Although final budget numbers are still pending for a variety of reasons — including ongoing negotiations with employee unions and a pending lawsuit over an extension of the state’s payroll tax —  Goudie said the district’s budget was otherwise performing relatively well. But he cautioned that the district was still facing immense pressure to raid the ending fund balance to make up for shortfalls in other areas — a possibility he called “very dangerous.”

“I continually get pressure, the superintendent continually gets pressure about making changes primarily for union pay for employees, just pulling it out of the ending fund balance, and covering it there and figuring out what goes on later,” he said during the meeting. “I think this group has made it clear, and it's certainly clear to me, that that’s not an acceptable method of funding a recurring payment.”

Fiscal watch is a state-mandated budgetary monitoring condition; it doesn’t mean the state takes over any operations of the district, but adds additional requirements that the district (or any other entity under fiscal watch) submit monthly cash-flow statements and provide periodic reports to the committee (state law allows for many additional powers, such as temporary tax hikes and full state control of a local government if it faces a “severe” fiscal emergency).

Regardless of what actions the state’s largest school district takes to address the long-threatened strike by the Clark County Education Association and to reach agreements with them and other employee unions, the district is likely to stay under fiscal watch for the foreseeable future. 

The district was placed on fiscal watch by the committee in January 2018, after it had lowered its ending fund balance to just 0.78 percent ($6.4 million) of its general fund to address a $60 million budget shortfall. State regulations typically require a local government to reach a 4 percent ending fund balance before being taken off of fiscal watch.

Goudie reiterated that the district has made great strides toward increasing the ending fund balance since the 2018 low mark, raising the ending fund reserve to 2 percent of the district’s budget with plans to annually raise it 0.25 percent until hitting the required 4 percent reserve figure. But he cautioned that moving any faster toward a 4 percent reserve would be difficult given other funding obligations facing the district.

“As I mentioned last time, we are moving as quickly as we can to get there,” he said. “But with the negotiations and the funding that’s required for employees as well as other programs, I think it’s a pretty big challenge to move more than $6 or $7 million a year into that category.”

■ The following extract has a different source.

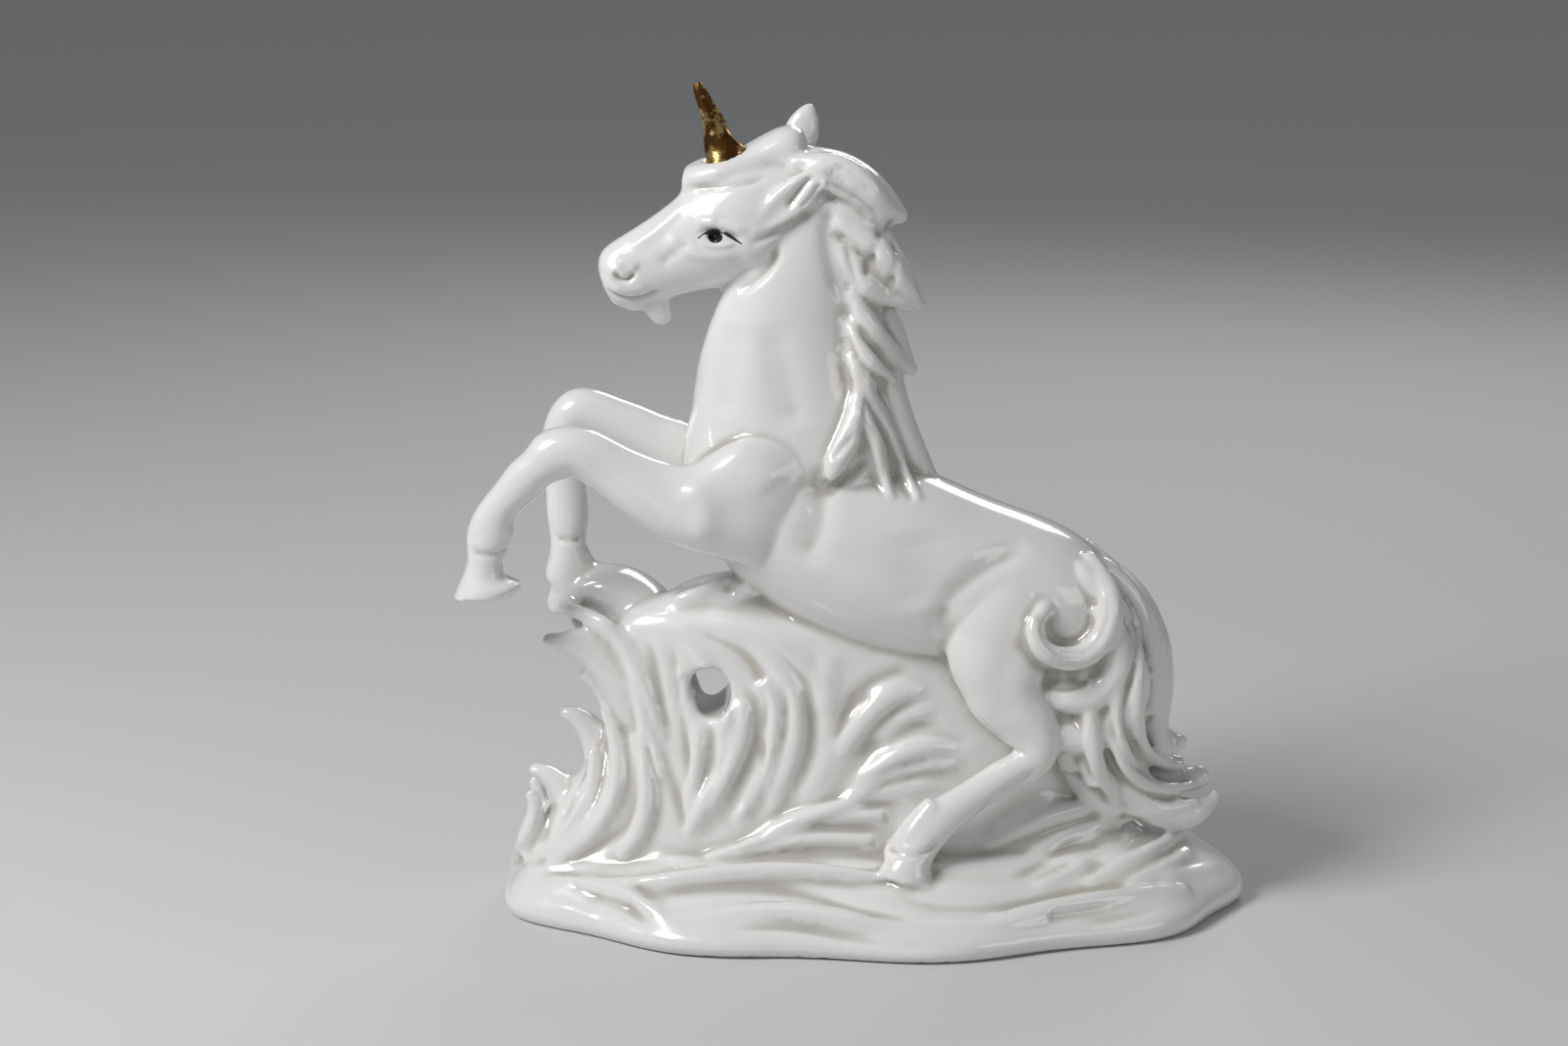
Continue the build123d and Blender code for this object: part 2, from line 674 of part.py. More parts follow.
# Horn: a short flared cone, its three rounded ribs twisting as they climb.
horn_foot = place(*horn_root)
horn_along = (place(*horn_end) - horn_foot).normalized()
with BuildPart() as horn:
    for share, girth_share in horn_shares:
        level = Plane(
            horn_foot + horn_along * (share * horn_length),
            x_dir=Vector(0, 1, 0).cross(horn_along),
            z_dir=horn_along,
        )
        radius = horn_diameter * girth_share / 2
        outline = ring(
            radius,
            radius,
            count=horn_ring_points,
            lobes=horn_lobes,
            lobe=radius * horn_lobe_share,
            phase=share * horn_twist,
        )
        with BuildSketch(level):
            with BuildLine():
                Spline(*outline, periodic=True)
            make_face()
    loft()
    add(head.part, mode=Mode.SUBTRACT)
horn.part.label = "horn"

# Ears: pointed leaves with a channel; the near one lies back, the far one stands.
def ear_levels(root, way, length, shift, size_share):
    """Planes up an ear, each with an oval's points, moved sideways by shift."""
    along = Vector(*way).normalized()
    wide = Vector(0, 1, 0).cross(along).normalized()
    out = along.cross(wide)
    foot = place(*root) + out * shift
    return [
        (
            Plane(foot + along * (share * length), x_dir=wide, z_dir=along),
            ring(
                ear_width * width_share * size_share / 2,
                ear_thickness * thick_share * size_share / 2,
            ),
        )
        for share, width_share, thick_share in ear_shares
    ]


with BuildPart() as ear_near:
    for plane, outline in ear_levels(
        near_ear_root, near_ear_way, near_ear_length, 0, 1
    ):
        with BuildSketch(plane):
            with BuildLine():
                Spline(*outline, periodic=True)
            make_face()
    loft()
    for plane, outline in ear_levels(
        near_ear_root, near_ear_way, near_ear_length, -ear_channel_shift, ear_channel_share
    ):
        with BuildSketch(plane):
            with BuildLine():
                Spline(*outline, periodic=True)
            make_face()
    loft(mode=Mode.SUBTRACT)
    add(head.part, mode=Mode.SUBTRACT)
    add(neck.part, mode=Mode.SUBTRACT)
ear_near.part.label = "ear_near"

with BuildPart() as ear_far:
    for plane, outline in ear_levels(
        far_ear_root, far_ear_way, far_ear_length, 0, 1
    ):
        with BuildSketch(plane):
            with BuildLine():
                Spline(*outline, periodic=True)
            make_face()
    loft()
    for plane, outline in ear_levels(
        far_ear_root, far_ear_way, far_ear_length, ear_channel_shift, ear_channel_share
    ):
        with BuildSketch(plane):
            with BuildLine():
                Spline(*outline, periodic=True)
            make_face()
    loft(mode=Mode.SUBTRACT)
    add(head.part, mode=Mode.SUBTRACT)
    add(neck.part, mode=Mode.SUBTRACT)
ear_far.part.label = "ear_far"

# Forelock: a roll of hair over the brow, with the horn standing in it.
with BuildPart() as forelock:
    for plane, outline in stations(
        forelock_shares, forelock_girth, forelock_breadth, lock_count
    ):
        with BuildSketch(plane):
            with BuildLine():
                Spline(*outline, periodic=True)
            make_face()
    loft()
    add(head.part, mode=Mode.SUBTRACT)
    add(neck.part, mode=Mode.SUBTRACT)
    add(horn.part, mode=Mode.SUBTRACT)
    add(ear_near.part, mode=Mode.SUBTRACT)
    add(ear_far.part, mode=Mode.SUBTRACT)
forelock.part.label = "forelock"

# Beard: one rounded tuft under the chin.
with BuildPart() as beard:
    beard_along = Vector(*beard_way).normalized()
    for share, width_share, thick_share in beard_shares:
        level = Plane(
            place(*beard_place) + beard_along * (share * beard_length),
            x_dir=Vector(0, 1, 0).cross(beard_along),
            z_dir=beard_along,
        )
        outline = ring(beard_width * width_share / 2, beard_thickness * thick_share / 2)
        with BuildSketch(level):
            with BuildLine():
                Spline(*outline, periodic=True)
            make_face()
    loft()
    add(head.part, mode=Mode.SUBTRACT)
beard.part.label = "beard"

# Forelegs: shoulder, forearm, knee, cannon, fetlock and hoof in one taper each.
with BuildPart() as foreleg_near:
    for plane, outline in stations(
        foreleg_near_shares, foreleg_girth, foreleg_breadth, leg_count
    ):
        with BuildSketch(plane):
            with BuildLine():
                Spline(*outline, periodic=True)
            make_face()
    loft()
    add(torso_form.part, mode=Mode.SUBTRACT)
    add(neck.part, mode=Mode.SUBTRACT)
    add(wave.part, mode=Mode.SUBTRACT)
foreleg_near.part.label = "foreleg_near"

with BuildPart() as foreleg_far:
    for plane, outline in stations(
        foreleg_far_shares, foreleg_girth, foreleg_breadth, leg_count
    ):
        with BuildSketch(plane):
            with BuildLine():
                Spline(*outline, periodic=True)
            make_face()
    loft()
    add(torso_form.part, mode=Mode.SUBTRACT)
    add(neck.part, mode=Mode.SUBTRACT)
    add(wave.part, mode=Mode.SUBTRACT)
foreleg_far.part.label = "foreleg_far"

# Hind legs: haunch, stifle, gaskin, hock, cannon, fetlock and hoof; the two are mirrored.
with BuildPart() as hind_leg_near:
    for plane, outline in stations(
        hind_leg_shares, hind_leg_girth, hind_leg_breadth, leg_count
    ):
        with BuildSketch(plane):
            with BuildLine():
                Spline(*outline, periodic=True)
            make_face()
    loft()
    add(torso_form.part, mode=Mode.SUBTRACT)
    add(wave_form.part, mode=Mode.SUBTRACT)
    add(base_form.part, mode=Mode.SUBTRACT)
hind_leg_near.part.label = "hind_leg_near"

with BuildPart() as hind_leg_far:
    far_leg = mirror(hind_leg_near.part, about=Plane.XZ, mode=Mode.PRIVATE)
    add(far_leg.moved(Location((0, slip_gap, 0))))
hind_leg_far.part.label = "hind_leg_far"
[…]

Goudie also said that in spite of the ongoing public tension and promises of a strike from the Clark County Education Association (the district filed a request for an injunction Monday in District Court), the district was close to reaching deals with other employee organizations who have not joined calls for a strike.

According to budget documents submitted to the committee, the district plans to have a $53.9 million ending fund balance at the end of the 2019-2020 budget cycle; slightly above an earlier projection of $52.7 million made as part of the district’s initial “final budget” (which varies based on student enrollment and other factors).

Committee Chairman Marvin Leavitt, who previously said he was “disappointed” with the district’s response to requests for budgetary information, said he was sympathetic to the pressures on the district to immediately use its reserve funds and not built up a reserve.

“It will not take much of an emergency situation, regardless of the type it was, to put you into a deficit position,” he said.